If there’s no power to be had? Sputtering? Coughing? Or all my power doesn’t arrive on command from the throttle?

I plan to land in any available clearway, with my first choice being runway in front of me, if there is any left.
Now, these scenarios aren’t written down anywhere in my cockpit. Instead, they all are training predicaments I’ve presented to dozens of students over the years. They are derived from sorting through hundreds of NTSB aviation accident reports. They flash through my head in just a second or two (it’s a practiced response) and by allowing them space toward the front of my thoughts in the moment, I become ready for just about anything.

Heat of the moment
Landing isn’t the only phase of flight where I use my in-the-moment technique. It works great during the run-up and is at the ready when I line up for takeoff, too. When I make the statement, “Takeoff checklist complete,” it tells me that every item has been checked and prompts me to look again at the switches, knobs and radios one more time for follow through.

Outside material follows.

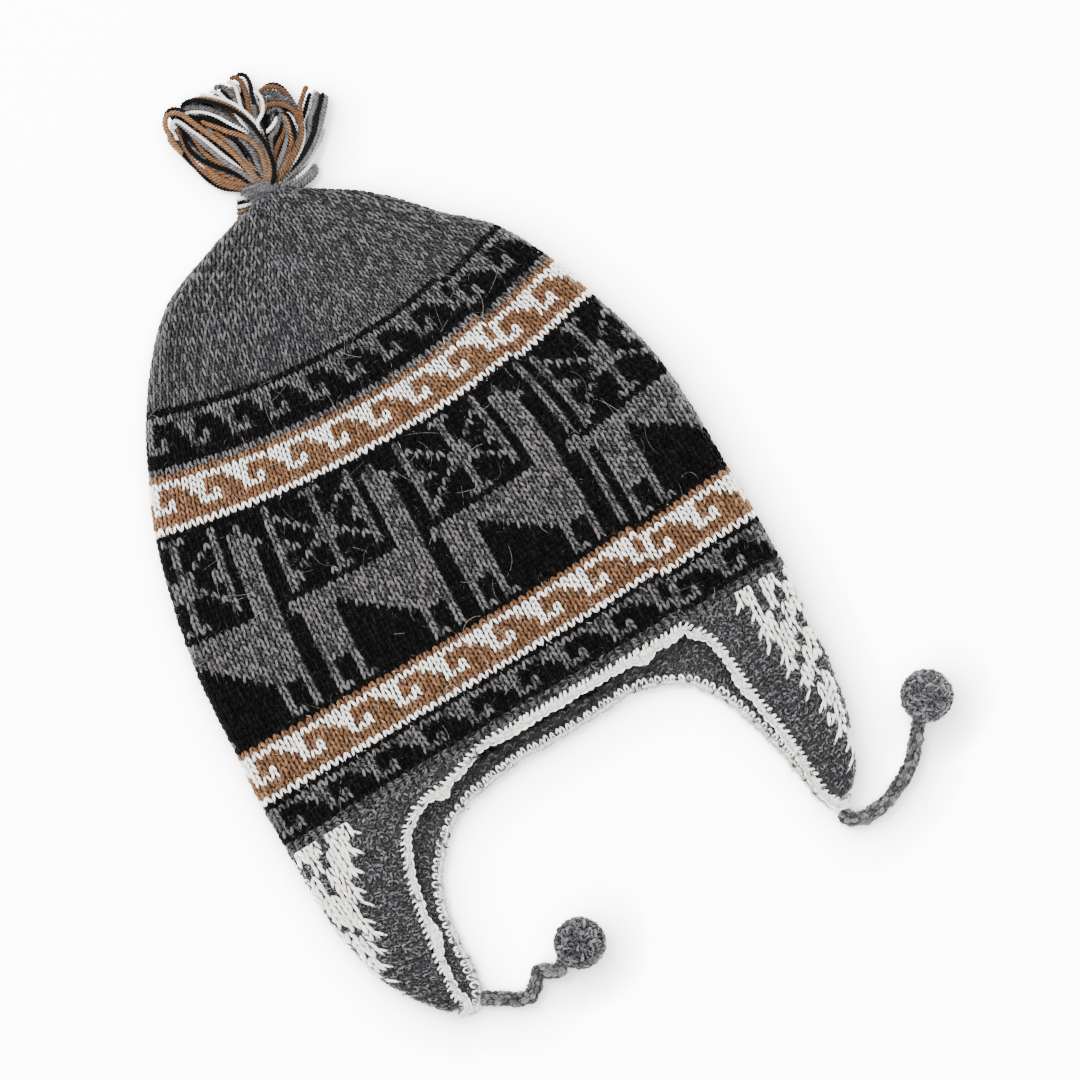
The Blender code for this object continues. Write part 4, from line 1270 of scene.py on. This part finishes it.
for face, on_face in ((1, stitch < tip_s / mm_row), (-1, stitch >= tip_s / mm_row)):
    for places, column, points, wide in (
        (stitch, 0.95, ((-0.5, -0.7, 0.0), (-0.75, 0.0, 0.7), (0.1, 0.75, 0.1)), 0.42),
        (stitch, 1.25, ((0.4, -0.7, 0.0), (0.75, 0.0, 0.7), (-0.1, 0.75, 0.1)), 0.42),
        (stitch + 0.5, 2.2, ((0.7, 0.3, 0.0), (0.1, 0.0, 0.6), (-0.7, -0.3, 0.0)), 0.45),
        (stitch, 0.2, ((0.2, -0.6, 0.0), (-0.5, 0.0, 0.7), (0.2, 0.6, 0.0)), 0.42),
    ):
        parts.append(stitch_tubes(
            band_at, face, np.full(on_face.sum(), column), places[on_face], BAND_PITCH, mm_row,
            stroke(points, wide, 0.34), 3, 5, 1.4,
        ))
FRONT_TOOTH = ((2.2, 0.1, 0.8), (1.1, 0.0, 2.0), (0.1, -0.14, 2.4), (-0.6, -0.34, 1.8))
RIM_TOOTH = ((2.6, -0.2, 0.8), (1.3, 0.0, 2.1), (0.2, 0.12, 2.5), (-0.65, 0.3, 1.9))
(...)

When I repeat back to the tower “Cleared for takeoff,” I’m thinking another rapid litany: If not off by Taxiway C, close the throttle and brake straight ahead. If the engine coughs or fails after VR; close the throttle, land, brake. If there’s no runway left below me, I’ll bank slightly left or right (terrain dependent, and yes, I do check every time) and I will land in the clearing I picked out earlier.

A similar thought process occurs when landing. When I turn final, or drop the last notch of flaps on a straight-in, that’s when I do a cockpit check, not unlike the GUMPS check above. Then I announce, “Ready to land.”
These are my procedures for avoiding that most human moment of all—the moment when things go bad and the pilot-in-command just sits there in disbelief, often muttering a classic expletive or, “That never happened before.” The seconds it takes for the brain to kick back into gear and dredge up these scenarios, emergency checklists or proper procedures all increase the risk this flight will not have a happy outcome.

By practicing and always running through my head the various scenarios of problems and solutions at critical phases of flight, I feel like I can be ready. That’s what “checklist complete” does for me. What does it do for you?